Wednesday, March 18, 2009

Nathanaels 2nd birthday



Ok... I'm not really into kids and I hate parties. It's terrible to say that, I know, but it's true. (nb. I am into my kid though!!) But since I've been seeing a psychologist, and pin pointed the fact that I have a social phobia, its kinda changed my thinking a bit... actually, I don't know how I got from trying not to freak out around people to taking control of my whole life, but anyway... it's kind of my homework to go to stuff, and practice certain thought techniques. My mantra this week has been 'You don't know what they're thinking, you don't know what they're thinking'. (I tend to be very negative and assume the worst... all the time!... even with my closest friends).

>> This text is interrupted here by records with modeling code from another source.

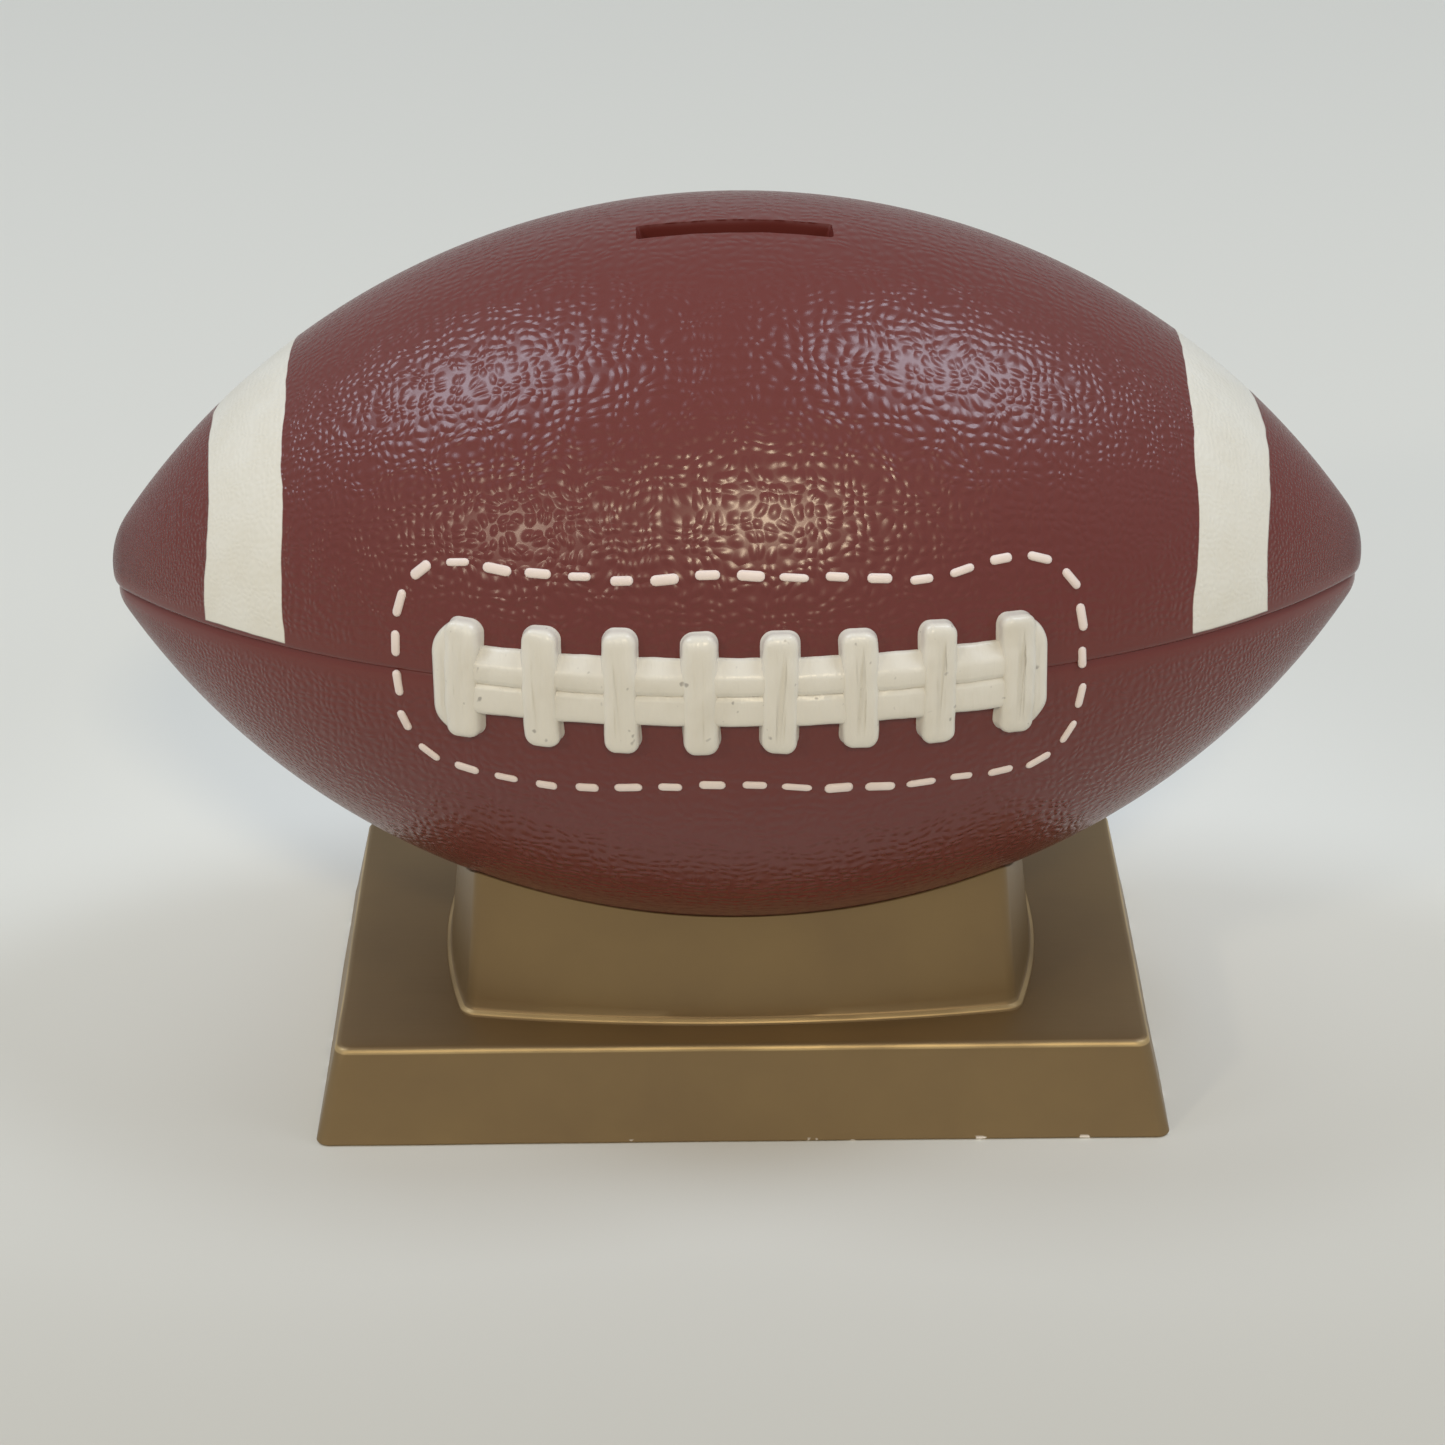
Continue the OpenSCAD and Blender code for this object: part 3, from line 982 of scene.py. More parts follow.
@dataclass
class CoinSlot:
    """Slot for coins, cut straight down through the crown with leaning ends.

    The flare lists the depth below the surface and how much the slot is grown there.
    """

    form: BallForm = field(default_factory=BallForm)
    length: float = 31.0
    width: float = 4.6
    ahead: float = 4.5
    end_lean: float = math.radians(16)
    corner: float = 0.55
    flare: Profile = ((-1.6, 0.35), (-0.1, 0.1), (-0.02, 0.06), (0.08, 0.03),
                      (0.22, 0.0), (0.45, -0.05), (1.0, -0.1), (9.0, -0.1))

    def cutter(self) -> Object:
        """Builds the solid that cuts the slot, flared at the top where glaze rounds it.

        Returns:
            The cutter.
        """
        form, start = self.form, self.flare[0][0]
        rings = []
        for depth, grow in self.flare:
            half = self.length / 2 - (depth - start) * math.tan(self.end_lean) + grow
            plan = rounded_ring(2 * half, self.width + 2 * grow, self.corner + grow,
                                per_side=24, per_corner=4)
            plan = worn(level(plan, depth), amount=0.09, pitch=6.0, seed=4)[:, :2]
            plan[:, 1] -= self.ahead
            rings.append(level(plan, form.axis_z - depth + form.rise(plan[:, 0], plan[:, 1])))
        points, faces = loft(rings[::-1], caps=True)
        return new_object("slot_cutter", points, faces)


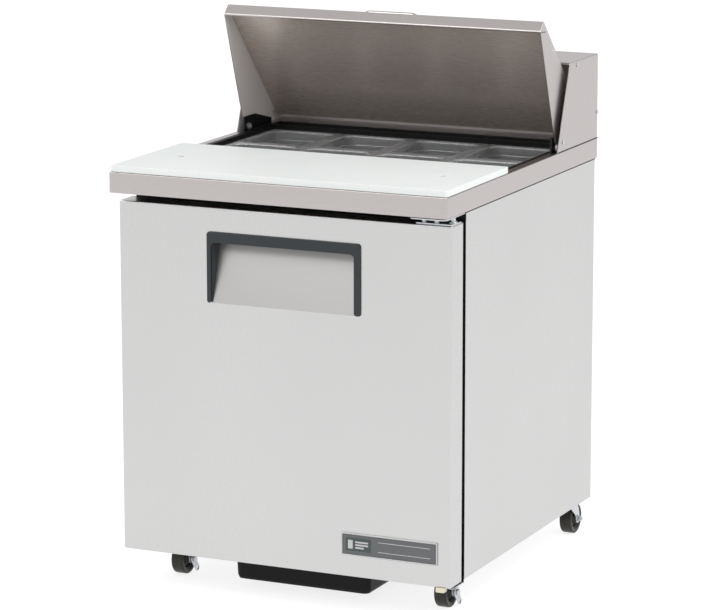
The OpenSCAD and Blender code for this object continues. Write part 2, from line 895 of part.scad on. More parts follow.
module at_stem(end, side) {
    placed() translate([(side == 0 ? -1 : 1) * stem(end)[0], stem(end)[1], 0]) children();
}

module caster_fork(end, side) {
    color("silver") at_stem(end, side) fork_shape();
}

module caster_wheel(end, side) {
    color("#26241f") at_stem(end, side) translate([0, trail, wheel_r]) wheel_shape();
}

module brake_pedal(side) {
    color("lightgray") at_stem(0, side) brake_shape();
}

// ---------- the assembly ----------

countertop();
cabinet_shell();
base_panel();
interior_liner();
wall_insulation();
breaker_frame();
rail_liner();
divider_bars();
hood_shell();
hood_screws();
lid_hinge_brackets();
evaporator_housing();
evaporator_coil();
evaporator_fan();
control_knob();
compressor();
condenser_coil();
condenser_shroud();
condenser_fan();
refrigerant_lines();
rear_grille();
cord_gland();
condensate_pan();
shelf_pilasters();
shelf_clips();
wire_shelf();
door_skin();
door_liner();
door_insulation();
door_gasket();
handle_surround();
handle_pocket();
nameplate();
door_hinge_brackets();
door_hinge_leaves();
lid_skin();
lid_liner();
lid_insulation();
lid_handle();
lid_pivot_bolts();
cutting_board();
caster_plates();
for (e = [0, 1]) for (c = [1:pan_cols])
    food_pan(c - 1, e);
for (e = [0, 1]) for (s = [0, 1]) {
    caster_fork(e, s);
    caster_wheel(e, s);
}
for (s = [0, 1])
    brake_pedal(s);
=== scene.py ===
"""Looks of the sandwich prep table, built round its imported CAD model.

Sizes are in millimetres. A place is (x, d, z): x from the middle plane, d from the
countertop's front edge and z from the floor.
"""

import json
import math

import bmesh
import bpy
from mathutils import Matrix, Vector


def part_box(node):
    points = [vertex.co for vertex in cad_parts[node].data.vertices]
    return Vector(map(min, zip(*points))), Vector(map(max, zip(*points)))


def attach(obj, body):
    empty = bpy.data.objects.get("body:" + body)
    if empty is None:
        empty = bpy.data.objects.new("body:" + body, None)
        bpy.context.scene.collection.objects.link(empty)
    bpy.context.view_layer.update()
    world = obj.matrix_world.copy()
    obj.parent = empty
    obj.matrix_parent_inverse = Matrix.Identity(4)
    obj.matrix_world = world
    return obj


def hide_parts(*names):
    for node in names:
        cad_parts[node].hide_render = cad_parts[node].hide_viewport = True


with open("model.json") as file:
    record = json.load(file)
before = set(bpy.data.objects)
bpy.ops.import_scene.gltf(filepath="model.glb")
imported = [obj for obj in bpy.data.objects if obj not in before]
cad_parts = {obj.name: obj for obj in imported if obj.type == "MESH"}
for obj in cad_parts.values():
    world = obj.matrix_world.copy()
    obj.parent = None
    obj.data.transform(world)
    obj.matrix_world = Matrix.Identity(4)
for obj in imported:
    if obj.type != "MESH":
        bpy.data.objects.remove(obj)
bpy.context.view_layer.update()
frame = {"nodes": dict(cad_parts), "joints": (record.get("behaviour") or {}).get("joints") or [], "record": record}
scene = bpy.context.scene

MM = 0.001
FRONT_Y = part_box("countertop")[0].y
TAU = 2 * math.pi
ENDS = ("front", "rear")
SIDES = ("left", "right")


def at(x, d, z):
    """A place in millimetres as a point of the row's frame."""
    return Vector((x * MM, d * MM + FRONT_Y, z * MM))


def size_of(node):
    """((x0, d0, z0), (x1, d1, z1)) of a CAD node, in millimetres."""
    return [(p.x / MM, (p.y - FRONT_Y) / MM, p.z / MM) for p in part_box(node)]


def centre_of(node):
    lo, hi = size_of(node)
    return tuple((a + b) / 2 for a, b in zip(lo, hi))


def joint_place(name):
    """Where a joint's axis is, as (x, d, z)."""
    x, y, z = JOINTS[name]["pos_m"]
    return x / MM, (y - FRONT_Y) / MM, z / MM


# ---------- driving dimensions, taken from the frame ----------

COUNTER = size_of("countertop")
HALF_W = COUNTER[1][0]
COUNTER_D = COUNTER[1][1]
EDGE_Z = COUNTER[0][2]
COUNTER_Z = size_of("hood_shell")[0][2]
SHELL = size_of("cabinet_shell")
SHEET = 1.2
JOINTS = {j["name"]: j for j in frame["joints"]}
LID_OPEN = math.radians(-JOINTS["lid_hinge"]["range_deg"][0])
PIVOT = joint_place("lid_hinge")[1:]
PEG = (275, 152)

# ---------- camera, light and floor ----------


def make_camera():
    azimuth, elevation, roll = (math.radians(a) for a in (24.695, 11.789, -0.076))
    back = Vector((math.sin(azimuth) * math.cos(elevation),
                   -math.cos(azimuth) * math.cos(elevation), math.sin(elevation)))
    right = Vector((math.cos(azimuth), math.sin(azimuth), 0))
    up = back.cross(right)
    tilted_right = math.cos(roll) * right + math.sin(roll) * up
    tilted_up = math.cos(roll) * up - math.sin(roll) * right
    data = bpy.data.cameras.new("camera")
    data.lens = 179.71
    data.sensor_width = 36
    data.clip_end = 200
    camera = bpy.data.objects.new("camera", data)
    camera.matrix_world = Matrix.LocRotScale(
        Vector((2.8596, -6.2546, 1.9576)),
        Matrix((tilted_right, tilted_up, back)).transposed().to_quaternion(), None)
    scene.collection.objects.link(camera)
    scene.camera = camera


def area_light(name, place, aim, width, watts):
    data = bpy.data.lights.new(name, "AREA")
    data.shape = "SQUARE"
    data.size = width
    data.energy = watts
    lamp = bpy.data.objects.new(name, data)
    lamp.location = place
    lamp.rotation_mode = "QUATERNION"
    lamp.rotation_quaternion = (Vector(aim) - Vector(place)).to_track_quat("-Z", "Y")
    scene.collection.objects.link(lamp)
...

So anyway.. to cut a long story short, I've been invited to Nigel and Julia (Harknesses) toddlers second birthday. Actually, there's a whole chunk of the story missing. I REALLY, really, really want to move out, but decided not to be impulsive. I've been playacting at being in need and having to live to a budget, because that's what I would LOVE to do, so I playact, and imagine I need to save every penny, when really, all my bills are paid by Mum. Anyway... Mum doesnt know yet. Shell feel rejected, but I don't feel bad, because if I move out I plan to come visit pretty much everyday. (My office will still be in this room, but I'll be able to go home and have a bit of indepence.) Anyway... even if it never happens, I feel a whole lot better knowing I have the choice! Anyway. About the blocks! I've decided that if I move out, I really will have to save every single penny, so I decided to make Nathaneals present, and also try and understand "occasions", and make Catherine a party dress out of material I already have... and it feels like my life has purpose, coz I'm not playacting! I need to save, and I can justify spending time making stuff instead of buying it because I really will need to... and do need to if I have to save in order to move out. Yay!
(ok. I just read that. I know my life has a purpose. The trouble is, I don't know what it is really, and would like to know!)